Everything from the first line of the records to the line containing "CLEARANCE between them.", inclusive, is to be extracted exactly, and nothing more.

:: TASK INPUT ::

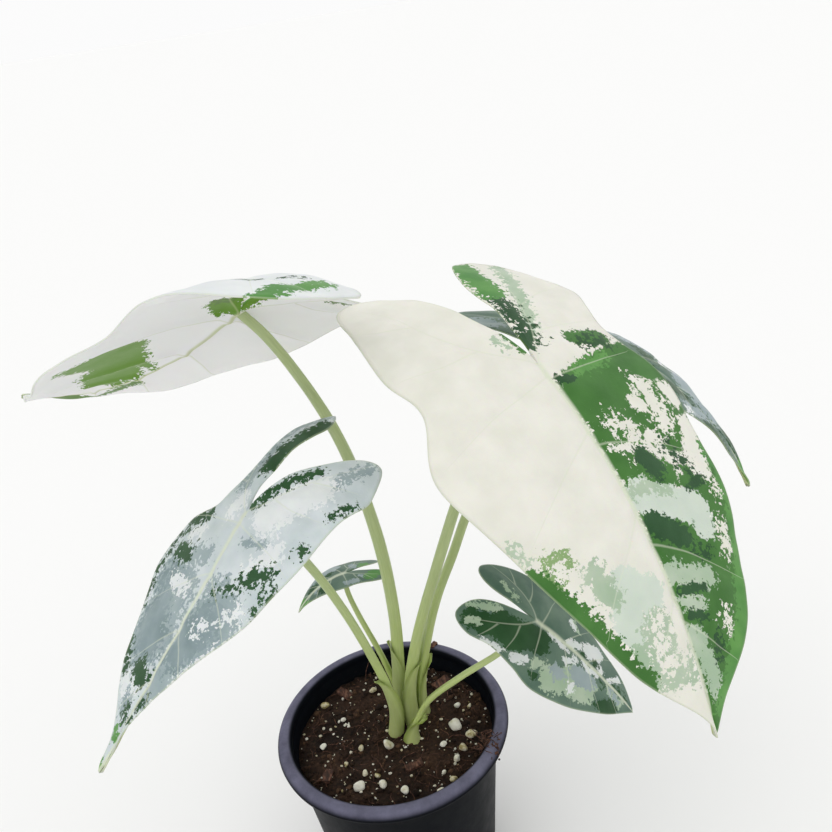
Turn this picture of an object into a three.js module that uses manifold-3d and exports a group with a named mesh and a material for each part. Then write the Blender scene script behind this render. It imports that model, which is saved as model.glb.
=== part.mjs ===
// A variegated alocasia growing in a round nursery pot.
// Millimetres, +Z up. The origin is the centre of the pot's base, on the surface it stands on.
// Pieces: pot, potting mix, corm, six stalks, six leaf blades, perlite grains and bark chips.
// Pieces that touch keep the named CLEARANCE between them.

import * as THREE from "three";
import { mergeVertices } from "three/addons/utils/BufferGeometryUtils.js";
import Module from "manifold-3d";

const wasm = await Module();
wasm.setup();

// ---- Driving dimensions -------------------------------------------------

const CLEARANCE = 0.3; // between pieces that touch

const POT_HEIGHT = 95;
const RIM_RADIUS = 54; // outside of the rolled rim
const RIM_WIDTH = 7; // from the inside of the wall to the outside of the rim
const RIM_DEPTH = 5; // how far the rolled rim hangs down
const RIM_ROUND = 2; // rounding of the rim's top edges
const BASE_RADIUS = 39; // outside, where the wall meets the base
const BASE_ROUND = 2.5;
const WALL = 1.2;
const FLOOR = 1.8;
const DRAIN_HOLES = 6;
const DRAIN_RADIUS = 4;
const DRAIN_RING = 26; // radius of the circle that the drain holes stand on

const SOIL_BELOW_RIM = 8.5; // height left free for watering
const SOIL_CROWN = 0.8; // how much the mix rises from the wall to the middle

const CORM_RADIUS = 15;
const CORM_HEIGHT = 20;
const CORM_DEPTH = 8; // from the soil surface down to the corm's flat top
const CORM_X = 8;
const CORM_Y = 4;
const FOOT_GAP = 1; // between the corm's top and the middle of a stalk's slanting foot

const RIB_THICKNESS = 1.2; // leaf blade along its midrib
const MARGIN_THICKNESS = 0.5; // leaf blade at its margin
const RIB_FADE = 14; // distance over which the blade thins from the midrib

const GRAIN_SINK = 0.2; // share of a grain's width that lies under the soil surface
const CHIP_THICKNESS = 1.6;

// ---- Mesh fineness --------------------------------------------------------

const ROUND_STEPS = 44; // around the pot and the soil
const ARC_STEPS = 4; // along a rounding of the pot's profile
const STALK_SIDES = 8;
const STALK_STEPS = 18;
const BLADE_COLUMNS = 4; // across each half of a blade
const BLADE_ROW = 6; // length of blade for each row of faces
const FEWEST_ROWS = 12;

const SOIL_LEVEL = POT_HEIGHT - SOIL_BELOW_RIM;

// ---- Leaves and stalks ----------------------------------------------------

// Half of a leaf's outline, from the tip round the shoulder and the basal lobe into the sinus, from
// where it runs straight to the stalk joint.
// Each point is [across, along] in shares of the length from the stalk to the tip.
const PLAIN_HALF = [
  [0, 1], [0.04, 0.9], [0.14, 0.7], [0.29, 0.42], [0.39, 0.16], [0.39, -0.02],
  [0.42, -0.2], [0.4, -0.38], [0.29, -0.5], [0.16, -0.42], [0.06, -0.18],
];
const LONG_LOBED_HALF = PLAIN_HALF.map(([across, along]) => [
  across,
  along < 0 ? along * 1.45 : along,
]);

// A leaf's stalk joint is at [x, y, height above the soil].
// heading: compass turn of the tip, 0 towards +Y and 90 towards +X. pitch: tip up. roll: right side down.
// droop: how far the midrib bends down from the joint to the tip, in radians over the leaf's length.
// lobes: the same for the basal lobes, where less than 0 is down.
// fold: each half's tilt up from the midrib, in degrees. curl: each half's bend down, in radians.
// foot: where the stalk stands on the corm, [x, y]. stalk: points of its centre line above the soil,
// [x, y, height above the soil]. radii: at the foot, low down and at the top.
const LEAVES = {
  upper_left: {
    at: [-26, 10, 212],
    length: 145,
    heading: 305, pitch: -35, roll: 0,
    droop: -0.58, lobes: -2.3,
    foldLeft: 22, foldRight: -37, curlLeft: 0.7, curlRight: -0.48,
    left: [
      [0, 1], [0.06, 0.91], [0.2, 0.72], [0.37, 0.44], [0.49, 0.17], [0.39, 0],
      [0.42, -0.19], [0.35, -0.37], [0.17, -0.46], [0.08, -0.375], [0.03, -0.19],
    ],
    right: [
      [0, 1], [0.025, 0.89], [0.11, 0.68], [0.21, 0.37], [0.33, 0.11], [0.42, -0.02],
      [0.46, -0.1], [0.4, -0.18], [0.3, -0.24], [0.17, -0.2], [0.06, -0.1],
    ],
    foot: [5, 10],
    stalk: [
      [6, 9, 8], [8.5, 9, 32], [10.5, 9, 56], [10.5, 10, 82], [9, 11, 104],
      [4.5, 12, 136], [-1, 12, 158], [-9, 11, 180], [-18, 10, 199],
    ],
    radii: [4, 3.2, 1.9],
  },
  large_front: {
    at: [72, -44, 189.5],
    length: 131,
    heading: 157, pitch: -33, roll: -15,
    droop: 0.6, lobes: -1.05,
    foldLeft: 5, foldRight: -9, curlLeft: 0.28, curlRight: 0.68,
    left: [
      [0, 1], [0.07, 0.92], [0.24, 0.75], [0.35, 0.44], [0.38, 0.11], [0.32, -0.08],
      [0.37, -0.24], [0.33, -0.4], [0.19, -0.54], [0.08, -0.43], [0.02, -0.18],
    ],
    right: [
      [0, 1], [0.03, 0.94], [0.19, 0.77], [0.34, 0.47], [0.43, 0.2], [0.37, 0.01],
      [0.39, -0.15], [0.36, -0.35], [0.3, -0.51], [0.18, -0.46], [0.05, -0.19],
    ],
    foot: [9.5, 3],
    stalk: [
      [10.5, 3, 18], [17.5, 1, 48], [24, -1, 68], [29, -3, 82], [36, -6, 102],
      [42, -10, 120], [51, -18, 146], [60, -28, 168],
    ],
    radii: [3.4, 2.6, 2],
  },
  lower_left: {
    at: [-36.5, -35, 151.5],
    length: 98,
    heading: 237, pitch: -40, roll: 22,
    droop: 0, lobes: -1.7,
    foldLeft: -18, foldRight: 12, curlLeft: 0.6, curlRight: 0,
    left: [
      [0, 1], [0.01, 0.89], [0.08, 0.67], [0.25, 0.4], [0.36, 0.15], [0.4, -0.02],
      [0.42, -0.19], [0.42, -0.36], [0.31, -0.5], [0.2, -0.43], [0.07, -0.18],
    ],
    right: [
      [0, 1], [0.05, 0.89], [0.21, 0.72], [0.37, 0.44], [0.37, 0.16], [0.18, 0],
      [0.16, -0.22], [0.22, -0.42], [0.22, -0.53], [0.09, -0.44], [0.02, -0.2],
    ],
    foot: [0, 0],
    stalk: [
      [2, -1, 10], [1, -3, 28], [-1.5, -4, 42], [-8, -9, 72], [-14, -13, 94],
      [-19.5, -17, 111], [-26, -24, 130],
    ],
    radii: [3.6, 2, 1.7],
  },
  small_right: {
    at: [65, -35, 74.5],
    length: 58,
    heading: 118, pitch: -42, roll: 11,
    droop: 0.32, lobes: -0.73,
    foldLeft: -7, foldRight: -2, curlLeft: 0.77, curlRight: 0.51,
    left: [
      [0, 1], [0.07, 0.92], [0.19, 0.73], [0.31, 0.43], [0.4, 0.16], [0.38, -0.02],
      [0.38, -0.19], [0.34, -0.37], [0.2, -0.53], [0.07, -0.46], [0.01, -0.22],
    ],
    right: [
      [0, 1], [0.07, 0.92], [0.22, 0.74], [0.38, 0.45], [0.45, 0.17], [0.41, -0.03],
      [0.37, -0.21], [0.37, -0.41], [0.27, -0.54], [0.11, -0.45], [0.03, -0.2],
    ],
    foot: [7, -7],
    stalk: [
      [9, -7.5, 6], [12, -8, 13], [18, -11, 24], [32, -18, 39], [48, -26, 54],
      [57, -31, 64],
    ],
    radii: [3.8, 1.5, 1.3],
  },
  small_back: {
    at: [-8, 35, 68.5],
    length: 29,
    heading: 252, pitch: 6, roll: 8,
    droop: 0.9, lobes: -0.4,
    foldLeft: -2, foldRight: 1, curlLeft: 0.5, curlRight: 0.6,
    left: LONG_LOBED_HALF,
    right: LONG_LOBED_HALF,
    foot: [10, 15],
    stalk: [
      [6, 17, 6], [1, 20, 29], [-6, 28, 50], [-8.5, 32, 60],
    ],
    radii: [2.1, 1.5, 1.2],
  },
  right_back: {
    at: [113, 31, 167.5],
    length: 99,
    heading: 124, pitch: -20, roll: -12,
    droop: 0.82, lobes: -0.42,
    foldLeft: -2, foldRight: 4, curlLeft: 0.57, curlRight: 0.42,
    left: PLAIN_HALF,
    right: PLAIN_HALF,
    foot: [16, 8],
    stalk: [
      [16, 8, 14], [23, 10, 40], [31, 11, 62], [41, 14, 80], [50, 16, 98],
      [70, 21, 129], [94, 27, 154],
    ],
    radii: [2.9, 2.3, 1.8],
  },
};

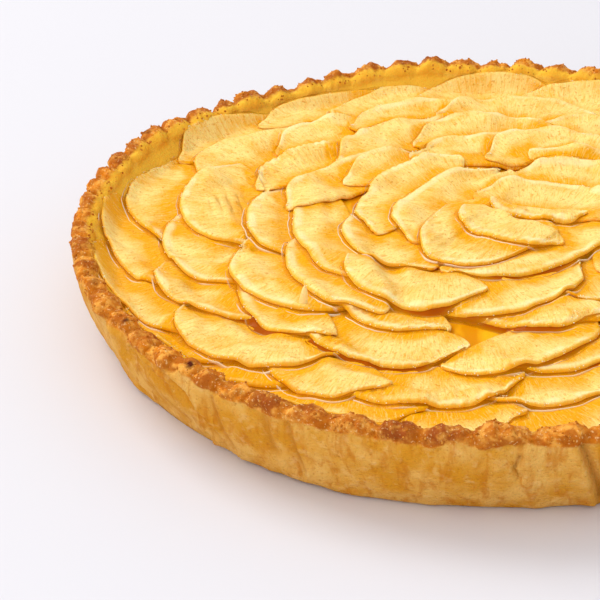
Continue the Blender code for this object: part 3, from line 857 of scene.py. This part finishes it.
def fine_slice(piece, before, later):
    """Closed fine mesh of a slice: points, faces, and what its material reads at every point."""
    columns = 2 * FINE_COLUMNS - 1 if piece.name in UNEVEN else FINE_COLUMNS
    rows = 4 * FINE_ROWS if piece.name in CROSSWISE else FINE_ROWS
    phase = np.linspace(-math.pi / 2, math.pi / 2, columns)
    x = piece.half * np.sin(phase)
    share = 0.5 - 0.5 * np.cos(np.linspace(0, math.pi, rows))
    low, high = peel_edge(piece, x)
    width = (high - low)[:, None]
    across = low[:, None] + width * share
    flat = piece.origin + x[:, None, None] * piece.along + across[..., None] * piece.out
    by_column = curve_weights(SETTLE_COLUMNS, (phase / math.pi + 0.5) * (SETTLE_COLUMNS - 1))
    by_row = curve_weights(SETTLE_ROWS, share * (SETTLE_ROWS - 1))
    middle = by_column @ piece.z[piece.number] @ by_row.T
    # The thin ends go limp and lie down on what is under them
    below = surface_height(flat.reshape(-1, 2), neighbours(piece, before)).reshape(middle.shape)
    tip = (np.abs(x) / piece.half)[:, None]
    limp = TIP_DROOP * ease(tip, 0.55, 0.98)
    middle = middle - limp * np.clip(middle - below - SLICE_THICKNESS / 2, 0, 5)
    spot = raised(flat, middle).reshape(-1, 3)

    def field(size, layer):
        return grain(spot, size, layer).reshape(middle.shape)

    ripple = 0.06 + UNEVEN.get(piece.name, EVEN)[1]
    waves = np.sin(x / 0.46 + 2.0 * np.sin(x / 6.0))[:, None] * ease(share, 0.15, 0.9)
    wrinkle = np.zeros(middle.shape)
    if piece.name in CROSSWISE:
        shift = field(9.0, 24) + 0.3 * field(3.0, 25)
        waves = np.sin(across / 0.55 + 2.8 * shift) * np.exp(-(x / 15) ** 4)[:, None]
        waves = waves * ease(share, 0.15, 0.35) * (1 - ease(share, 0.6, 0.85))
        # Painted shade: the troughs of the wrinkles are darkened
        wrinkle = np.clip(-2.2 * waves - 1.2, 0, 1) * ease(field(7.0, 26), -0.6, 0.3)
    middle = middle + (0.30 * field(9.0, 28) + 0.16 * field(5.0, 15)) + ripple * waves
    to_edge = np.minimum(width * share, width * (1 - share))
    from_peel = width * (1 - share)
    # The peel side stays a little thicker than the rest
    lip = LIP_HEIGHT * bell(from_peel, 1.5, 1.3)
    round_off = rounded(to_edge)
    half = SLICE_THICKNESS / 2 * round_off * (1 - 0.45 * ease(tip, 0.6, 1.0))
    top = middle + half + (0.07 * field(1.3, 16) + lip) * round_off
    number = np.arange(middle.size).reshape(middle.shape)
    inner = number[1:-1, 1:-1].ravel()
    every = np.concatenate([number.ravel(), inner])
    number[0, :], number[-1, :] = number[0, 0], number[-1, 0]
    under = number.copy()
    under[1:-1, 1:-1] = middle.size + np.arange(len(inner)).reshape(columns - 2, -1)
    upper = raised(flat, top).reshape(-1, 3)
    lower = raised(flat, middle - half)[1:-1, 1:-1].reshape(-1, 3)
    points = np.concatenate([upper, lower])
    faces = sheet_faces(number.tolist(), True) + sheet_faces(under.tolist())
    # Deeper colour near the slices laid on top: glaze gathered there, and painted shade under their edges
    shade = np.zeros(middle.size)
    for other in neighbours(piece, later):
        shade = np.maximum(shade, 1 - np.clip(other.beyond(upper[:, :2]) / 12.0, 0, 1))
    reach = np.hypot(*spot[:, :2].T)
    # Painted highlight: a pale band just inside the peel edge, patchy, and faded out on the slices by the rim
    patchy = np.clip(0.6 + grain(spot, 4.0, 27), 0, 1) * (1 - 0.9 * ease(reach, 110, 121))
    pale = bell(from_peel, 2.0, 1.7) * patchy.reshape(middle.shape)
    rind = bell(from_peel, 0, 0.75)
    # The light falls flat on the slices at the back, which look paler there
    behind = ease(spot[:, 1], 25, 75) * ease(reach, 85, 118)
    shade = np.clip(shade * (1 - 0.35 * behind) + 0.25 * (1 - behind) * ease(reach, 78, 122), 0, 1)
    fan = np.arctan2(np.repeat(x[:, None], rows, 1), across + 24.0) * 40.0
    fibre = np.stack([fan, across, 0 * fan], 2).reshape(-1, 3)
    used, place = np.unique(np.concatenate(faces), return_inverse=True)
    faces = np.split(place, np.cumsum([len(face) for face in faces])[:-1])
    painted = {name: values.ravel()[every][used]
               for name, values in zip(SLICE_TRAITS, (shade, pale, rind, wrinkle))}
    painted["fibre"] = fibre[every][used]
    return points[used], [tuple(face) for face in faces], painted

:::

**OUTPUT FOR THIS EXERCISE**:
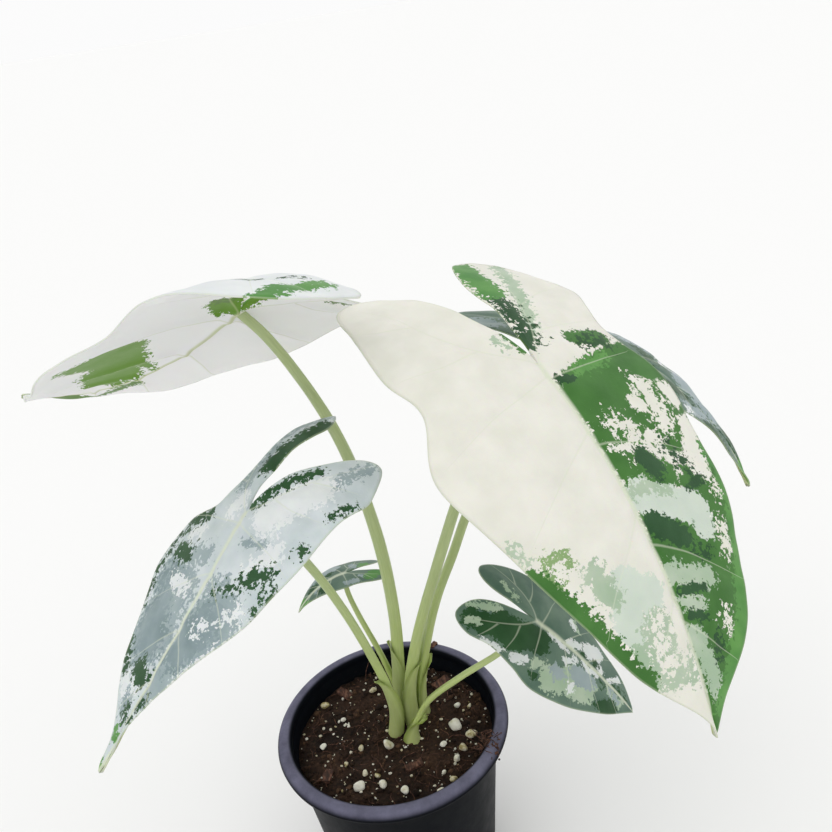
Turn this picture of an object into a three.js module that uses manifold-3d and exports a group with a named mesh and a material for each part. Then write the Blender scene script behind this render. It imports that model, which is saved as model.glb.
=== part.mjs ===
// A variegated alocasia growing in a round nursery pot.
// Millimetres, +Z up. The origin is the centre of the pot's base, on the surface it stands on.
// Pieces: pot, potting mix, corm, six stalks, six leaf blades, perlite grains and bark chips.
// Pieces that touch keep the named CLEARANCE between them.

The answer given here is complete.